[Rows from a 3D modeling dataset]
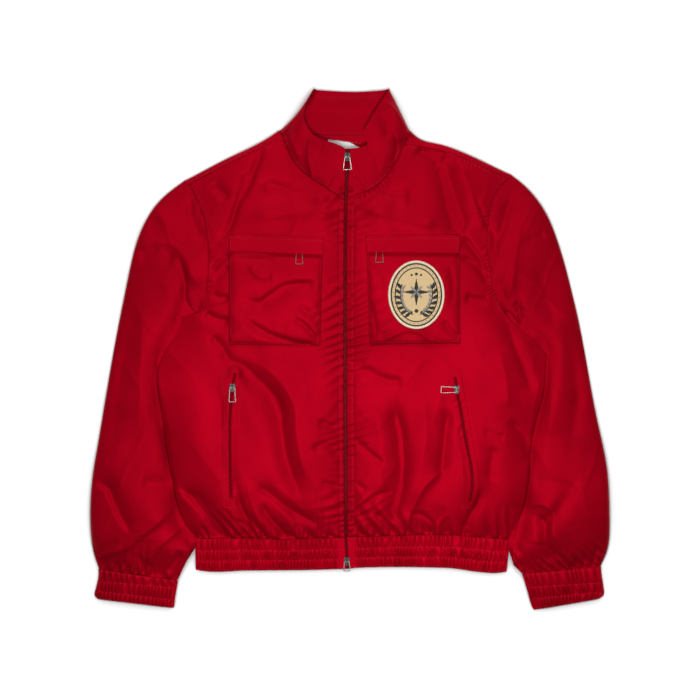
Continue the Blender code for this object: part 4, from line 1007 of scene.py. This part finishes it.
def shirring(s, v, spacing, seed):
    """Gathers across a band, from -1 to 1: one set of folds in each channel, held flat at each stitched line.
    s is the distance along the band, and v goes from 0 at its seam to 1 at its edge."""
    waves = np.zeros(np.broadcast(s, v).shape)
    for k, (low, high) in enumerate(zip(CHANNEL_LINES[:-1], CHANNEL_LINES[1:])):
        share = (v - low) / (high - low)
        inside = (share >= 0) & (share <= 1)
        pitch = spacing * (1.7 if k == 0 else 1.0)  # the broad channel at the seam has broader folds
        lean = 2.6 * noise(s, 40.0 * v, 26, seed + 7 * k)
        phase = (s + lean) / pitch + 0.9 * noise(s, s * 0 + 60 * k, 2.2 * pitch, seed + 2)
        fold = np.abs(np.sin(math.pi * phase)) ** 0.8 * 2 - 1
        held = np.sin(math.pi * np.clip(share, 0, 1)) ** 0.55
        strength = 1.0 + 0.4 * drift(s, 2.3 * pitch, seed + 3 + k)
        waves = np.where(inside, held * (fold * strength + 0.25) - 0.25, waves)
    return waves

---

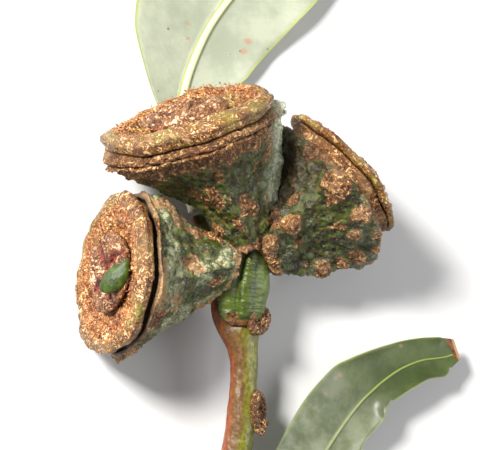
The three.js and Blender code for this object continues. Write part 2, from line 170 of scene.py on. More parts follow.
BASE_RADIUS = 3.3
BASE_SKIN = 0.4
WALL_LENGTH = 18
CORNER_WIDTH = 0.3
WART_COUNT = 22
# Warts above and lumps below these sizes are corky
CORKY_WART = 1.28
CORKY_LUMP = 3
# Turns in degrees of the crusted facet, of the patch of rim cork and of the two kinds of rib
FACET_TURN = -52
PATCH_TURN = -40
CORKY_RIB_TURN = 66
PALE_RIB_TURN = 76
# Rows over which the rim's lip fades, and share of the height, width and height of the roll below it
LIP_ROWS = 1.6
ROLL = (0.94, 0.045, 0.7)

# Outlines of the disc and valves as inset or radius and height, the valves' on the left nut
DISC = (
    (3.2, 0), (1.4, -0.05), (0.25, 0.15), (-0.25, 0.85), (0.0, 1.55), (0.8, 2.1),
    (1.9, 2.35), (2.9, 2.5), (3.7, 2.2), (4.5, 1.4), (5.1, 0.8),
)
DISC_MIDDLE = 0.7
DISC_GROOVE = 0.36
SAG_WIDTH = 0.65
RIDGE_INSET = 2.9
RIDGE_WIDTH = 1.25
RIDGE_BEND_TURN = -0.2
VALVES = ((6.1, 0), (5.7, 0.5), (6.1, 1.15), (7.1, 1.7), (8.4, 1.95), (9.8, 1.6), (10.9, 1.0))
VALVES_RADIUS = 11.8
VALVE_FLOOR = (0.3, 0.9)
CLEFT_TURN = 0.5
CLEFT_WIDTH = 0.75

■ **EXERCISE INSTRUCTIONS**
From the line with "Continue the Blender" through the line with "return waves", repeat every line exactly, both ends included, and nothing outside that range.

■ **RESPONSE BELOW**
Continue the Blender code for this object: part 4, from line 1007 of scene.py. This part finishes it.
def shirring(s, v, spacing, seed):
    """Gathers across a band, from -1 to 1: one set of folds in each channel, held flat at each stitched line.
    s is the distance along the band, and v goes from 0 at its seam to 1 at its edge."""
    waves = np.zeros(np.broadcast(s, v).shape)
    for k, (low, high) in enumerate(zip(CHANNEL_LINES[:-1], CHANNEL_LINES[1:])):
        share = (v - low) / (high - low)
        inside = (share >= 0) & (share <= 1)
        pitch = spacing * (1.7 if k == 0 else 1.0)  # the broad channel at the seam has broader folds
        lean = 2.6 * noise(s, 40.0 * v, 26, seed + 7 * k)
        phase = (s + lean) / pitch + 0.9 * noise(s, s * 0 + 60 * k, 2.2 * pitch, seed + 2)
        fold = np.abs(np.sin(math.pi * phase)) ** 0.8 * 2 - 1
        held = np.sin(math.pi * np.clip(share, 0, 1)) ** 0.55
        strength = 1.0 + 0.4 * drift(s, 2.3 * pitch, seed + 3 + k)
        waves = np.where(inside, held * (fold * strength + 0.25) - 0.25, waves)
    return waves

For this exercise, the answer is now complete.